There is debate within the longer-established Euro-sceptic circles about whether or not the new group is a cunning Government ploy – intended to steer Tory Euro-sceptics away from clear support for a referendum in some form. But whether Downing Street, the Treasury or the Whips' Office had a hand in it is ultimately irrelevant, since Number Ten simply can't control what roughly a third of the Parliamentary Party think. And it's clear that the latter believes that there should be a renegotiation, perhaps a major one.
We are just a little bit closer to a referendum than we were a fortnight ago
It would be very difficult for a government to undertake such a renegotiation without a referendum on its contents. In quieter times, we would be a long way away from such a repatriation package, and would be moving towards, in all likelihood, a larger renegotiation proposal in the next Tory manifesto. Cameron would doubtless claim that the necessities of coalition make renegotiation impossible. (Note Danny Alexander's piece in today's Times).
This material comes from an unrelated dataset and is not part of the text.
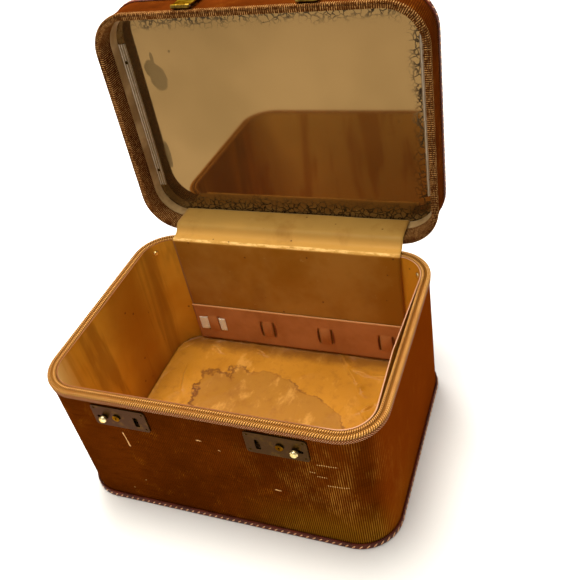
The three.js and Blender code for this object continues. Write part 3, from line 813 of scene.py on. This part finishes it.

But as Euroland's crisis intensifies, debate on fiscal union is suddenly very live. And for a growing number of Conservative MPs, no new treaty to agree fiscal union should be signed without a renegotiation package for Britain being signed as a quid pro quo. As I say, such a deal would require endorsement in a referendum to gain popular legitimacy. By seizing on on this point today, Pritchard has demonstrated that Cameron will find the new movement very hard to control.